Après une mission d’évaluation, Ali El-Hefni, un responsable du Panel des Personnalités Éminentes du Mécanisme Africain d’Évaluation par les Pairs (MAEP) révèle un pays en pleine mutation, loin des perceptions figées.

Ambassador Ali El-Hefni
Chairman of the Panel of Eminent Persons
African Peer Review Mechanism

Dix ans après la chute de Robert Mugabe, le Zimbabwe peine encore à se défaire de son image de pays en crise permanente, rongé par l’hyperinflation, les pénuries et l’isolement diplomatique. C’est pourtant un tout autre paysage que décrit l’Ambassadeur Ali El-Hefni, président du Panel des Personnalités Éminentes du Mécanisme Africain d’Évaluation par les Pairs (MAEP), au terme d’une mission menée en octobre 2023. Le diplomate, mandaté pour évaluer l’état de la gouvernance et les réformes engagées depuis l’adhésion du Zimbabwe au MAEP en 2020, affirme avoir observé « un pays en transformation silencieuse ». Selon lui, le Zimbabwe s’efforce de remodeler ses fondations politiques et économiques depuis l’arrivée d’Emmerson Mnangagwa au pouvoir et le lancement de la « Deuxième République » en 2017.

Un pays toujours sous sanctions

La trajectoire du Zimbabwe reste indissociable des sanctions occidentales imposées depuis l’ère Mugabe, en réaction à la redistribution des terres arables au début des années 2000. Une réforme violemment contestée à l’international mais considérée par Harare comme un rééquilibrage historique.

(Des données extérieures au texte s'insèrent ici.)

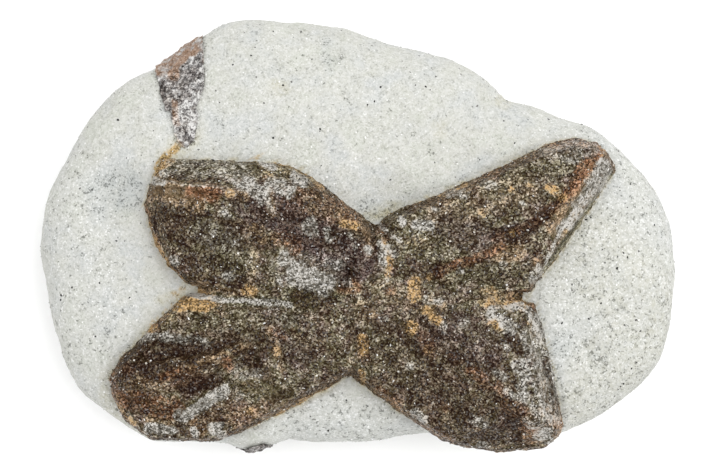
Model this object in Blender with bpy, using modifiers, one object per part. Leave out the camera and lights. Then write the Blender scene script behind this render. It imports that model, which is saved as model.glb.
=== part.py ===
"""A staurolite cross in its matrix: two brown prisms grown through each other at 60 degrees, set in
a rounded piece of pale mica schist.

The stone lies on its flat back. X runs along its length, Y across it and Z up, and the origin is
under its middle, on the surface it lies on. Sizes below are in millimetres.
"""

from math import atan2, cos, hypot, pi, radians, sin

import bmesh
import bpy
from mathutils import Matrix, Vector, noise
from mathutils.geometry import normal

MM = 0.001

# The schist is a pebble: a closed outline seen from above, widest at WAIST_HEIGHT, with a domed top
# and a fuller underside that is cut off flat at Z = 0.
SCHIST_TOP = 19.2
WAIST_HEIGHT = 9.0
MIDDLE = Vector((0, 0, WAIST_HEIGHT))
UNDERSIDE_DEPTH = 10.2
TOP_FULLNESS = 3.3
UNDERSIDE_FULLNESS = 3.0
PEBBLE_CUTS = 18
OUTLINE = [
    (40.0, -3.1), (39.2, 2.2), (37.5, 6.6), (33.3, 10.7), (29.6, 13.5), (25.7, 14.6), (21.9, 16.1),
    (18.8, 16.8), (15.6, 19.7), (12.5, 21.6), (5.5, 23.7), (1.8, 24.8), (-1.4, 26.0), (-8.3, 26.8),
    (-13.3, 27.2), (-16.9, 26.3), (-19.2, 24.9), (-24.7, 21.4), (-29.7, 18.7), (-33.2, 15.3),
    (-36.4, 9.2), (-38.6, 5.0), (-39.5, 1.5), (-40.0, -1.6), (-39.5, -5.8), (-38.5, -11.3),
    (-36.2, -17.2), (-32.2, -22.0), (-25.9, -25.8), (-20.0, -26.1), (-8.3, -25.9), (3.0, -26.3),
    (9.3, -25.5), (15.6, -26.2), (21.9, -26.0), (26.7, -24.6), (34.0, -20.3), (38.4, -14.6),
    (39.9, -7.6),
]
# Broad flats worn on the flanks below the waist: turn about Z, tilt below level, distance from the
# middle of the stone. FLAT_SOFTNESS is how far their edges are rounded over.
SCHIST_FLATS = [
    (radians(-40), radians(42), 29.6), (radians(12), radians(45), 27.9),
    (radians(148), radians(42), 27.2), (radians(200), radians(50), 26.0),
    (radians(82), radians(46), 18.5),
]
FLAT_SOFTNESS = 1.2
# Soft waves of the ground and weathered surface: height, length of a wave.
SCHIST_WAVES = [(0.55, 13.0), (0.22, 4.5)]
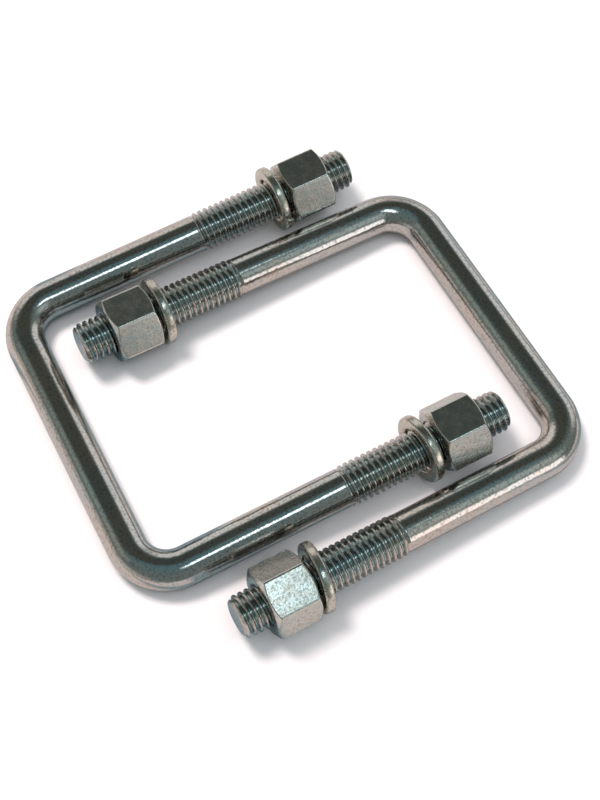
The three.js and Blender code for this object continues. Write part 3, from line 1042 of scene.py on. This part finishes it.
class UBOLT_OT_washers(bpy.types.Operator):
    """Make the split lock washers"""

    bl_idname = "u_bolt.make_washers"
    bl_label = "Make lock washers"

    def execute(self, context):
        for leg in LEGS:
            make_washer(context, leg)
        return {"FINISHED"}


class UBOLT_OT_stage(bpy.types.Operator):
    """Make the floor, the lights and the camera"""

    bl_idname = "u_bolt.make_stage"
    bl_label = "Make stage"

    def execute(self, context):
        make_floor(context)
        make_studio_world(context)
        studio = context.scene.u_bolt_studio
        make_light(context, "key_light", KEY_LIGHT, studio.key)
        make_light(context, "fill_light", FILL_LIGHT, studio.fill)
        make_camera(context)
        context.scene.view_settings.view_transform = "Standard"
        return {"FINISHED"}


class UBOLT_PT_sidebar(bpy.types.Panel):
    """Buttons for each group of pieces"""

    bl_idname = "UBOLT_PT_sidebar"
    bl_label = "Square U-bolts"
    bl_space_type = "VIEW_3D"
    bl_region_type = "UI"
    bl_category = "U-bolt"

    def draw(self, context):
        for operator in OPERATORS:
            self.layout.operator(operator.bl_idname)


SETTINGS = {
    "u_bolt_rod": RodSizes,
    "u_bolt_nut": NutSizes,
    "u_bolt_washer": WasherSizes,
    "u_bolt_finish": ZincFinish,
    "u_bolt_studio": StudioSettings,
}
OPERATORS = (UBOLT_OT_rods, UBOLT_OT_nuts, UBOLT_OT_washers, UBOLT_OT_stage)


def register():
    """Register the settings, the operators and the panel."""
    for name, group in SETTINGS.items():
        bpy.utils.register_class(group)
        setattr(bpy.types.Scene, name, PointerProperty(type=group))
    for item in (*OPERATORS, UBOLT_PT_sidebar):
        bpy.utils.register_class(item)


def unregister():
    """Take everything back out."""
    for item in reversed((*OPERATORS, UBOLT_PT_sidebar)):
        bpy.utils.unregister_class(item)
    for name, group in SETTINGS.items():
        delattr(bpy.types.Scene, name)
        bpy.utils.unregister_class(group)


def main():
    """Build every piece and the stage."""
    register()
    bpy.ops.u_bolt.make_rods()
    bpy.ops.u_bolt.make_nuts()
    bpy.ops.u_bolt.make_washers()
    bpy.ops.u_bolt.make_stage()


if __name__ == "__main__":
    main()
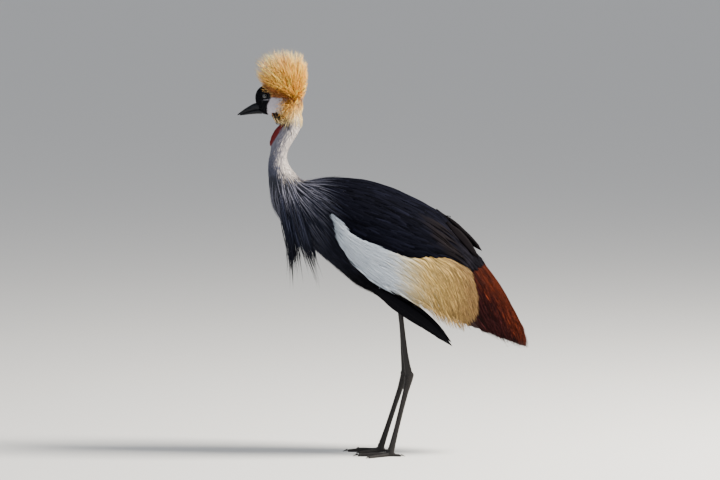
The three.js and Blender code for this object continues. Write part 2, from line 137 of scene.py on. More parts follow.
# How the feathers lie: a place in mm (along X, out from the middle, up) and the way they point there
LIE = np.array([
    (-322, 0, 920, 0.35, 0, 0.9),
    (-300, 0, 948, 1, 0, 0.1),
    (-262, 0, 938, 1, 0, -0.45),
    (-318, 15, 900, 1, 0.1, 0.1),
    (-285, 22, 900, 1, 0, -0.25),
    (-300, 6, 866, 1, 0, -0.15),
    (-215, 10, 890, 0.25, 0, -1),
    (-250, 12, 862, 0.6, 0, -0.8),
    (-228, 20, 838, -0.05, 0, -1),
    (-243, 20, 811, -0.45, 0, -0.9),
    (-258, 20, 786, -0.45, 0, -0.9),
    (-267, 24, 760, -0.2, 0, -1),
    (-268, 28, 734, 0.15, 0.1, -1),
    (-225, 28, 725, 0.55, 0.25, -0.8),
    (-285, 20, 690, 0.15, 0.1, -1),
    (-255, 45, 680, 0.3, 0.15, -1),
    (-200, 60, 690, 0.75, 0.3, -0.65),
    (-150, 20, 708, 1, 0.15, -0.15),
    (-160, 90, 660, 0.85, 0.2, -0.6),
    (-250, 55, 610, 0.3, 0.05, -1),
    (-200, 90, 570, 0.5, 0, -0.9),
    (-150, 95, 520, 0.6, 0, -0.8),
    (-200, 0, 530, 0.6, 0, -0.8),
    (-80, 60, 440, 0.85, 0, -0.5),
    (-50, 0, 405, 1, 0, -0.2),
    (60, 0, 395, 1, 0, -0.05),
    (-50, 60, 700, 1, 0.1, -0.2),
    (-50, 110, 600, 1, 0, -0.4),
    (60, 60, 650, 0.9, 0.05, -0.45),
    (-83, 112, 588, 0.86, 0, -0.5),
    (-7, 116, 542, 0.95, 0, -0.3),
    (82, 114, 524, 1, 0, -0.08),
    (145, 104, 520, 0.97, 0, -0.22),
    (200, 90, 503, 0.85, 0, -0.5),
    (150, 60, 570, 0.8, 0, -0.6),
    (200, 60, 510, 0.75, 0, -0.68),
    (-110, 118, 570, 0.8, 0, -0.6),
    (-60, 118, 500, 0.85, 0, -0.55),
    (20, 116, 440, 0.9, 0, -0.45),
    (60, 116, 500, 0.8, 0, -0.6),
    (110, 108, 490, 0.5, 0, -0.87),
    (130, 105, 420, 0.5, 0, -0.87),
    (175, 95, 460, 0.3, 0, -0.95),
    (190, 90, 390, 0.3, 0, -0.95),
    (215, 82, 440, 0.35, 0, -0.94),
    (250, 65, 440, 0.5, 0, -0.87),
    (300, 45, 350, 0.4, 0, -0.92),
    (250, 60, 330, 0.6, 0, -0.8),
    (20, 46, 430, 0.15, 0, -1),
    (40, 46, 380, 0.1, 0, -1),
])
LIE_PLACES = LIE[:, :3] * MM
LIE_WAYS = unit(LIE[:, 3:])

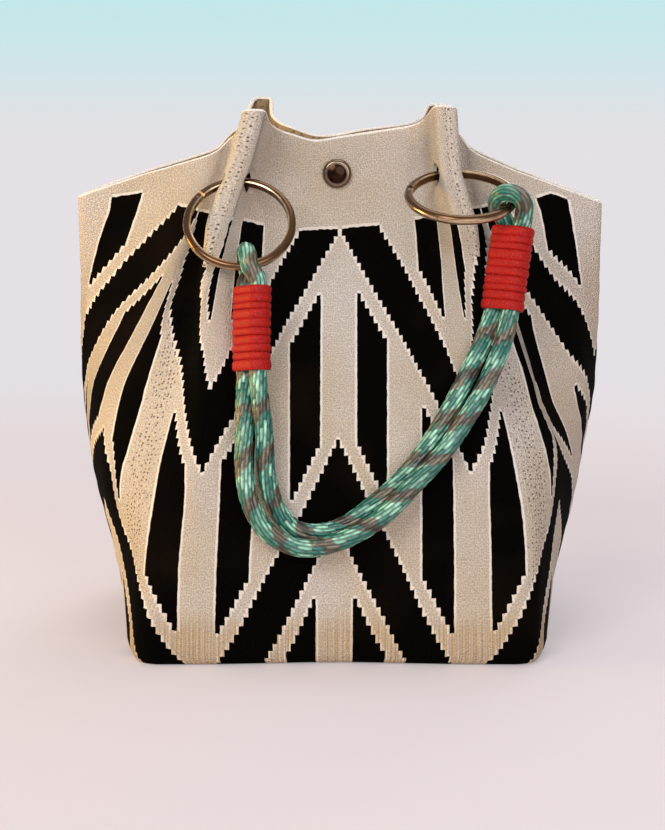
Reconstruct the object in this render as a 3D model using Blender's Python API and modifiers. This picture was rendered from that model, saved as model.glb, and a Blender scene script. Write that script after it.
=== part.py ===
"""Knitted tote bag with two ring-and-rope handles.

Metres, +Z up, front towards -Y. The origin is at the middle of the base, on the surface the bag stands on.
The knitted body is one shell. Each handle is an endless rope doubled between two spring-gate rings.
"""

import math

import bmesh
import bpy
import numpy as np
from mathutils import Matrix, Vector

MM = 0.001

# Height of the snap fastener, where the middles of both panels meet.
SNAP_HEIGHT = 258.7 * MM

# Knitted body. A quarter of the tube is described by columns of the knit, each at its distance along the fabric from
# the middle of the panel. Columns: middle, snap land, inner flank, pleat edges, valley, side bulge, side, fold.
# The two middle columns have levels of their own, which follow the snap.
WALL = 2.4 * MM
COLUMN_AT = np.array([0, 13, 40, 67.7, 81.7, 112, 149.4, 196, 228, 232]) * MM
ROUNDING = np.array([5, 5, 12, 4, 4, 10, 12, 12, 4, 4]) * MM
LEVELS = np.array([0, 50, 100, 140, 180, 230, 247, 262, 306]) * MM
MIDDLE_LEVELS = np.append(LEVELS[:5], SNAP_HEIGHT + np.array([-28.7, -11.7, 3.3, 47.3]) * MM)

MIDDLE_Y = np.array([-102, -101, -94, -81, -60, -19, -7.0, -6.0, -5.4]) * MM
FLANK_Y = np.array([-104, -102, -97, -86, -67, -34, -20, -11, -8]) * MM
PLEAT_Y = np.array([-105, -103, -99, -92, -80, -62, -56, -50, -42]) * MM
FOLD_Y = 4.4 * MM

PLEAT_WIDTH = 13 * MM
SNAP_LAND = 12.5 * MM

LEFT = {
    "flank_x": np.array([41, 40.5, 39, 38.5, 38, 38, 37, 36.5, 34]) * MM,
    "pleat_x": np.array([71, 70.5, 69, 67.5, 68, 65, 60.5, 54.5, 42]) * MM,
    "valley": (np.array([108, 106, 98, 88, 80, 72.5, 68, 62, 50]) * MM,
               np.array([-105, -101, -92, -76, -50, -24, -16, -10, -8]) * MM),
    "bulge": (np.array([116, 119, 127, 119, 103, 82, 76, 70, 62]) * MM,
              np.array([-70, -71, -67, -60, -50, -32, -22, -14, -8]) * MM),
    "side": (np.array([116.5, 128, 139, 138, 130, 115, 109.5, 105, 100]) * MM,
             np.array([-30, -31, -30, -28, -25, -14, -10.5, -8.5, -7]) * MM),
    "fold_x": np.array([115.5, 131, 142.5, 147, 147.5, 147, 147, 146.5, 146]) * MM,
    "top": np.append(SNAP_HEIGHT + np.array([20.8, 18.5]) * MM,
                     np.array([284.5, 295.5, 296, 283, 271, 260, 246, 245.5]) * MM),
    "back_rise": np.array([1, 3, 4, 6, 6, 4, 2, 1.5, 0.7, 0]) * MM,
}
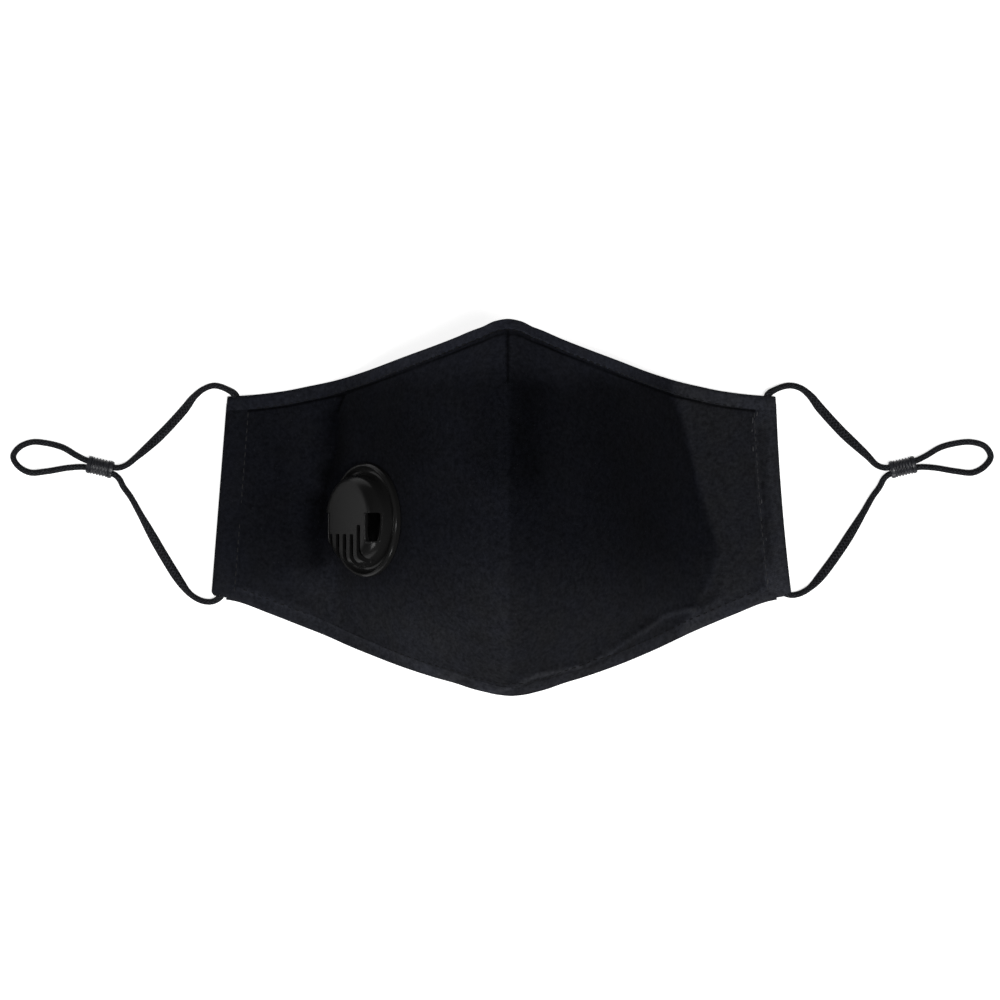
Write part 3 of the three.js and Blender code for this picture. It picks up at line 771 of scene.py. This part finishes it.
def signed_share(a):
    """Side and share of the way out for places from 0, the left edge, to 1, the right edge. The
    power draws the grid's lines together at the ridge."""
    c = 2 * a - 1
    return np.where(c < 0, -1.0, 1.0), np.abs(c) ** CLOTH_POWER


# %% [markdown]
# The body itself is one grid. It stops where the bands and casings cover it, has the dart's seam
# at the nose, and a hole for the valve's neck. How dark the painted shade in a fold is, and how
# much painted light a place gets, is worked out once for each point and stored there, where the
# material finds it.

# %% Cloth body
BODY_INSET = 1.6
DART_FOOT = 40.4
DART_WIDTH = 0.55
DART_DEPTH = 1.7
SEAM_OVERLAP = 0.15
BODY_COLUMNS, BODY_ROWS = 264, 168
FLAT_WIDTH, FLAT_LENGTH = 0.237, 0.135
HOLE_RADIUS, HOLE_DEPTH = 14 * MM, 3 * MM


def body_place(a, b):
    """Where a point of the body's grid goes. Its place out and its place up hang together, so
    they are worked out three times over."""
    side, share = signed_share(a)
    seam = CASING_WIDTH - SEAM_OVERLAP
    up = 0.5
    for _ in range(3):
        out = share * (1 - seam / reach(side, up))
        inset = BODY_INSET / (top_edge(out) - bottom_edge(out))
        up = inset + (1 - 2 * inset) * b
    points = cloth(side, out, up)
    x, y = points[:, 0] - RIDGE_OFFSET, points[:, 1]
    dart = np.exp(-((x / DART_WIDTH) ** 2)) * np.clip((y - DART_FOOT) / 1.2, 0, 1)
    pucker = 0.35 * np.exp(-((x / 2.4) ** 2)) * np.clip((y - DART_FOOT + 3) / 6, 0, 1)
    points[:, 2] -= DART_DEPTH * dart - pucker
    return points


body = grid("cotton_body", BODY_COLUMNS, BODY_ROWS, body_place, (FLAT_WIDTH, FLAT_LENGTH))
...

Malgré la persistance des sanctions, qui limitent l’accès du pays aux financements internationaux, le gouvernement Mnangagwa a choisi de miser sur ses propres ressources et de diversifier ses partenariats économiques, notamment vers l’Asie et le Moyen-Orient. C’est dans ce contexte qu’El-Hefni dit avoir observé « une volonté manifeste de rupture ».

Des chantiers industriels qui interrogent les observateurs

Au-delà de la capitale, où se concentrent habituellement les réformes les plus visibles, la mission du MAEP s’est rendue dans plusieurs provinces. Le diplomate y décrit une capacité industrielle en plein renouveau : un complexe sidérurgique à grande échelle, des investissements dans l’exploitation du charbon pour soutenir la production électrique, et l’émergence d’unités de transformation destinées à l’exportation. Ces projets s’inscrivent dans la stratégie de la Deuxième République : transformer localement les ressources minières, notamment le platine, le lithium et l’or, afin de conserver une partie de la valeur ajoutée sur le territoire. Une ambition qui, si elle se concrétise, permettrait de réduire la dépendance du pays vis-à-vis des importations manufacturières.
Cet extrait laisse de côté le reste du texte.